News, May 26, 2010
Borum and Daubmann’s commercial projects, furniture and patterns in Advanced Interior Design

Advanced Interior Design published a three-book series on “commercial,” “home & public” and “furniture & pattern,” including the works of associate professors Craig Borum and Karl Daubmann, principals of PLY Architecture. The series highlights 267 projects with 64 design teams. Eight of PLY’s projects are represented.

In the “commercial” edition, focused on retail, restaurant, designers’ stories, PLY’s design and build of Big Ten Burrito, in East Lansing, Mich., restaurant space, and the btb cantina, Ann Arbor, Mich., is illustrated.

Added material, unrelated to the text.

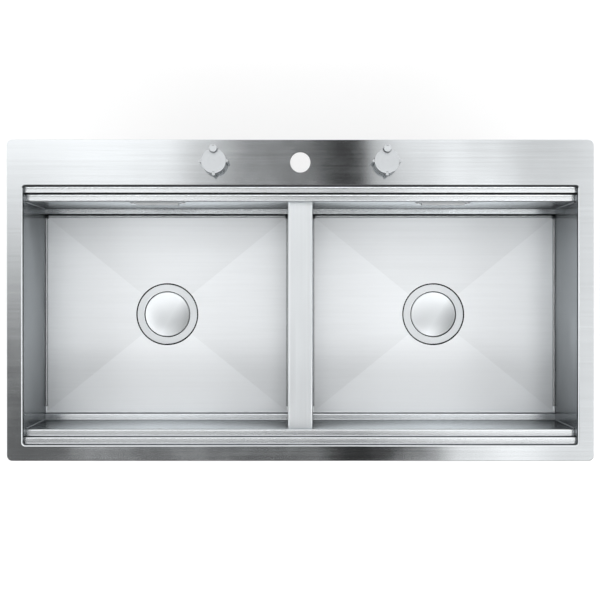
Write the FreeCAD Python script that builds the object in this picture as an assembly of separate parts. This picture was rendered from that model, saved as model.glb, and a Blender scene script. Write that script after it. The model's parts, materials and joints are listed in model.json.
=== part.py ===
"""Double-bowl kitchen sink with stepped ledges and two remote waste controls.

Millimetres. The origin is the centre of the rim's footprint on the worktop, +X is the user's right,
+Y runs to the back and +Z is up. Everything below the rim hangs in the worktop's cut-out.
"""

import FreeCAD, Part

import math
import os

Vector = FreeCAD.Vector

# Rim and deck
rim_length = 1016.0
rim_depth = 556.0
rim_height = 3.0
rim_corner_radius = 10.0
rim_edge_radius = 0.8
deck_sheet = 1.5
side_rim_width = 28.0
front_rim_width = 28.0
back_deck_width = 81.0
opening_corner_radius = 4.0
collar_depth = 8.0
tap_hole_radius = 17.5
tap_hole_from_back = 39.7

# Bent walls of the bowls
wall_sheet = 1.5
bend_radius = 3.0
crease_radius = 1.8
step_width = 12.5
upper_ledge_drop = 16.0
lower_ledge_drop = 32.0
bowl_depth = 254.0
low_ledge_height = 10.0
low_ledge_width = 12.5
corner_weld_radius = 2.0

# Divider between the bowls
divider_width = 44.0
divider_drop = 52.0

# Creased bowl floors
floor_flange_height = 5.0
floor_fall = 6.0
floor_fillet_radius = 3.0
recess_radius = 58.5
recess_drop = 9.0
recess_corner_radius = 2.0

# Rim gasket
gasket_width = 12.0
gasket_clearance = 0.3

# Waste body, held in the floor's hole by a lock nut
flange_radius = 56.5
flange_thickness = 2.0
flange_edge_radius = 0.8
cup_radius = 43.0
cup_wall = 1.5
cup_depth = 39.5
cup_base = 3.0
cup_clearance = 0.5
flange_seal_thickness = 1.5
flange_seal_inset = 1.0
back_washer_thickness = 3.0
back_washer_width = 11.0
lock_nut_height = 10.0
lock_nut_width = 13.0
lock_nut_notch_width = 8.0
lock_nut_notch_depth = 4.0
lock_nut_notch_count = 8

# Outlet neck with an inch and a half thread, and the guide that it holds
outlet_radius = 20.5
outlet_thread_radius = 23.9
neck_length = 18.0
guide_drop = 6.0
guide_height = 3.0
guide_hub_radius = 7.0
guide_spoke_width = 4.0
guide_spoke_count = 4

# Strainer basket with its cap and plug seal
basket_rim_radius = 41.8
basket_top_radius = 40.3
basket_base_radius = 35.0
basket_sheet = 1.0
basket_rim_drop = 4.5
basket_base_gap = 3.0
basket_post_radius = 6.0
basket_post_drop = 9.5
plug_radius = 19.5
plug_height = 5.0
slot_width = 3.0
slot_count = 16
slot_margin = 6.0
base_slot_inner_radius = 29.0
base_slot_outer_radius = 33.0
plug_seal_radius = 28.0
seat_clearance = 0.3
cap_radius = 41.5
cap_drop = 1.0
cap_dome = 3.5
cap_thickness = 2.0
cap_edge_radius = 0.6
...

Excerpts about the restaurants:

  • Big Ten Burrito: “The ceiling is the dominant and most spatial component, creating a varied height throughout. The walls create an intense red backdrop that the other parts are able to play off. The diners come into direct contact with the furniture components… which creates a smaller scale and sense of tactility.”
  • btb cantina: “…Building on the logic of the PLY_paper lights where two thin surfaces intersect to create a rigid form, a wall surface was developed to link the different areas of the interior. At one point the surface is wall and another it creates a bottle display for tequila behind the bar.”

In the third book of the series “furniture & patterns,” Borum and Daubmann’s wood and paper lights and the creation of complex formal and spatial readings with an economy of means are shown with illustrations of project work.

During an interview in the book with the architects, Borum and Daubmann revealed some of their inspirations, including cars, vernacular buildings, biology, botany and food. They elaborate on their design aesthetic: “Pattern and surface are reoccurring themes in their work. The patterns are often dictated by the spatial or programmatic concerns.”

In addition to talking about the their preferred professions if they were not designers and about one project in particular that they wish would have been built, they list characteristics students who want to be designers should have: “Obsessive tendencies, dedication to work, thick skin.”

The series was published by DAMDI in Sept. 2009.